What is that? Once again, it's not that food is bad, it's just that it's not all that comforting. You're all shovel and chomp and then you end up burping. Baking is comforting, measuring out ingredients. Cleaning, reading the beautiful words of God. But nothing calls like the siren song of junk food. I believe this is called bingeing.
I did only end up eating about a third of a pint, hardly a binge. But there was some Pirate's Booty involved, and some peanut butter cups, also. Not many, but still. All designed to distract.
My grandmother is one of the strongest women that I have ever met, strong in that incredibly refined way, like the Queen of England.
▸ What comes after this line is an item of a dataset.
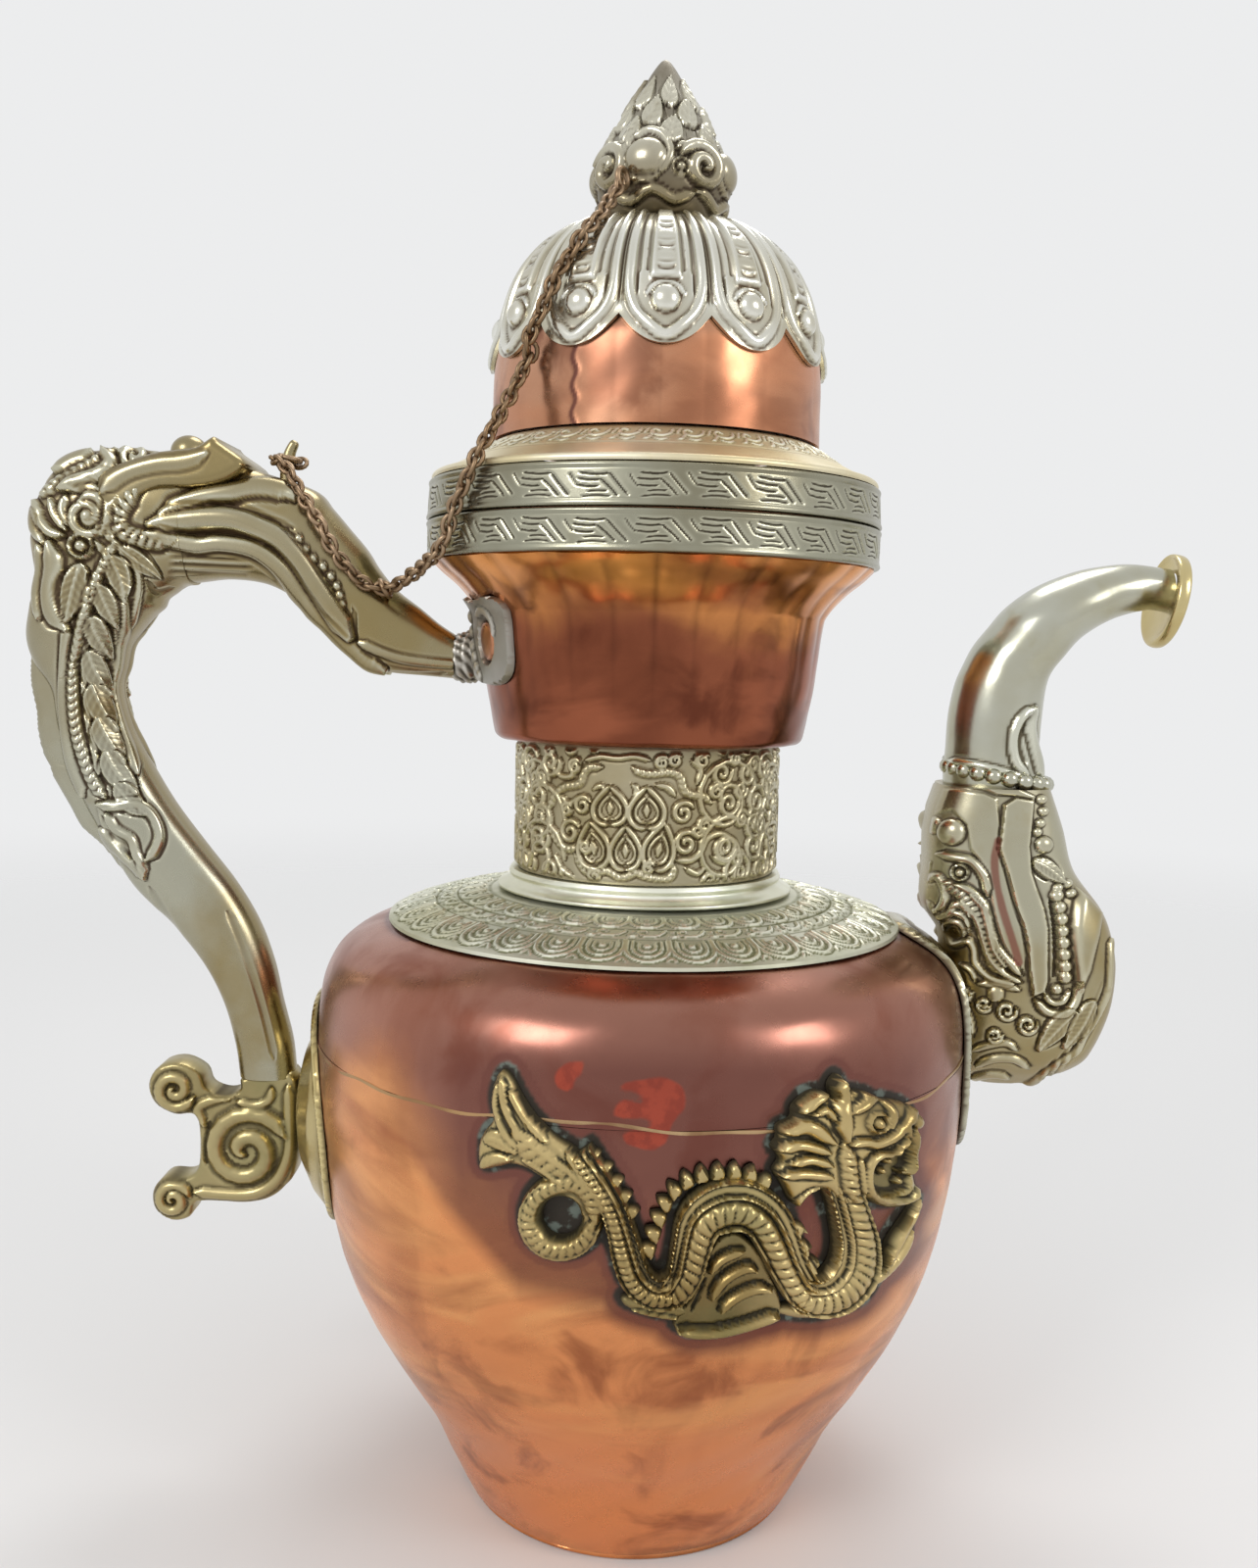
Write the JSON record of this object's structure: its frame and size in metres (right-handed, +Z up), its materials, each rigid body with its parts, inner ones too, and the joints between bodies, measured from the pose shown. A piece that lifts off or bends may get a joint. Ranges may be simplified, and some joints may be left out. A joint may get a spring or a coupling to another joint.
{
  "type": "ewer",
  "caption": "Hammered copper ewer with lift-off domed lid on a chain, makara-head handle and spout, and relief dragons on the belly",
  "frame": {"origin": "Middle of the flat foot, on the surface that the ewer stands on", "axes": "+Z up through the lid's finial, +X towards the spout, -Y towards the front with its dragon"},
  "size_m": [0.29, 0.1722, 0.3597],
  "materials": {
    "base_plate": "dull copper",
    "body_lower": "polished copper with brown stains",
    "belly_seam": "brazed seam",
    "body_upper": "polished copper",
    "shoulder_plate": "tarnished white metal, embossed",
    "neck_tube": "dull copper",
    "neck_foot_ring": "polished white metal",
    "neck_sleeve": "embossed white metal",
    "cup": "polished copper, hammered flare",
    "rim_band": "engraved white metal",
    "lid_band": "engraved white metal",
    "lid_flange": "engraved white metal",
    "lid_sleeve": "dull copper",
    "lid_dome": "polished pink copper",
    "lid_petal_cap": "embossed white metal",
    "finial": "cast and chased white metal",
    "tang_washer": "dull copper",
    "finial_tang": "dull copper",
    "finial_loop": "bent wire",
    "handle_trunk": "chased white metal with brown patina",
    "handle_head": "chased white metal with brown patina",
    "handle_lip": "polished white metal",
    "brow_knob": "polished white metal",
    "handle_stem": "chased white metal with brown patina",
    "mane_fin_upper": "plain sheet",
    "mane_fin_lower": "plain sheet",
    "handle_scroll": "cast, greenish brass",
    "handle_boss": "polished, yellowish",
    "handle_saddle": "chased white metal",
    "saddle_rivet_front": "polished copper",
    "saddle_rivet_back": "polished copper",
    "chain_pin": "worn",
    "pin_ring": "dark bent wire",
    "chain_eyelet": "dark bent wire",
    "chain_upper": "dark double-looped wire links",
    "chain_lower": "dark double-looped wire links",
    "spout_plate": "rolled rim, chased",
    "spout_root": "chased white metal with brown patina",
    "spout_tube": "polished white metal",
    "spout_bead_ring": "beaded",
    "spout_lip": "yellow brass",
    "dragon_front": "cast brass with green and brown tarnish",
    "dragon_back": "cast brass with green and brown tarnish"
  },
  "bodies": {
    "vessel": {"base_plate": "base_plate", "body_lower": "body_lower", "belly_seam": "belly_seam", "body_upper": "body_upper", "shoulder_plate": "shoulder_plate", "neck_tube": "neck_tube", "neck_foot_ring": "neck_foot_ring", "neck_sleeve": "neck_sleeve", "cup": "cup", "rim_band": "rim_band", "handle_trunk": "handle_trunk", "handle_head": "handle_head", "handle_lip": "handle_lip", "brow_knob": "brow_knob", "handle_stem": "handle_stem", "mane_fin_upper": "mane_fin_upper", "mane_fin_lower": "mane_fin_lower", "handle_scroll": "handle_scroll", "handle_boss": "handle_boss", "handle_saddle": "handle_saddle", "saddle_rivet_front": "saddle_rivet_front", "saddle_rivet_back": "saddle_rivet_back", "chain_pin": "chain_pin", "pin_ring": "pin_ring", "chain_eyelet": "chain_eyelet", "chain_upper": "chain_upper", "chain_lower": "chain_lower", "spout_plate": "spout_plate", "spout_root": "spout_root", "spout_tube": "spout_tube", "spout_bead_ring": "spout_bead_ring", "spout_lip": "spout_lip", "dragon_front": "dragon_front", "dragon_back": "dragon_back"},
    "lid": {"lid_band": "lid_band", "lid_flange": "lid_flange", "lid_sleeve": "lid_sleeve", "lid_dome": "lid_dome", "lid_petal_cap": "lid_petal_cap", "finial": "finial", "tang_washer": "tang_washer", "finial_tang": "finial_tang", "finial_loop": "finial_loop"}
  },
  "joints": [
    {"name": "lid_lift", "type": "slide", "parent": "vessel", "child": "lid", "axis": [0, 0, 1], "range_m": [0, 0.025], "deforming": ["chain_upper"]}
  ]
}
Except that she's Scottish, Scottish-Canadian, the kind of woman who enjoyed her childbirthing, the kind of woman who gets tears in her eyes every time she thinks of my baby brother, who died, and yet was the only member of my family I could bring myself to ask for the full details about him and several of the other family tragedies, because she processes grief by remembering, by talking about it. She is a woman of detail, the kind who remembers every single birthday of every person she's ever met, who sewed all of her own clothes and her children's clothes, the kind who retired at seventy-eight.
I can't think of her sick.
This troubling tendency toward distraction in myself is something that I'm working on. I bet we all are, to some extent. I've been coming up with a group of practises, harvested from different Christian traditions, different homesteading and artistic traditions, which I am using to reconstruct my life. I know what I believe, I feel rock solid in my faith. But what do I practise? How do I live this life, how do I reap the most out of it?
Probably not by eating ice cream and channel surfing. I don't want to be too hard on myself, and if you could see my little heart right now you'd see that it is tender towards nine-year-old me gazing glassy-eyed at the t.v. that she had previously ignored on this writing retreat.
These practises that I'm working on are almost like bookmarks, like things I can return to again and again. I hope to come to a place where I reach for the things that will truly comfort, even in times of great need. Even when someone I love so deeply is sick, when the idea of too much change threatens to rock me a little too hard and tip me over.
I will pray for my grandmother and keep calling her, keep telling her I love her and hear her trying to reassure me as she says, "I know you do, dear."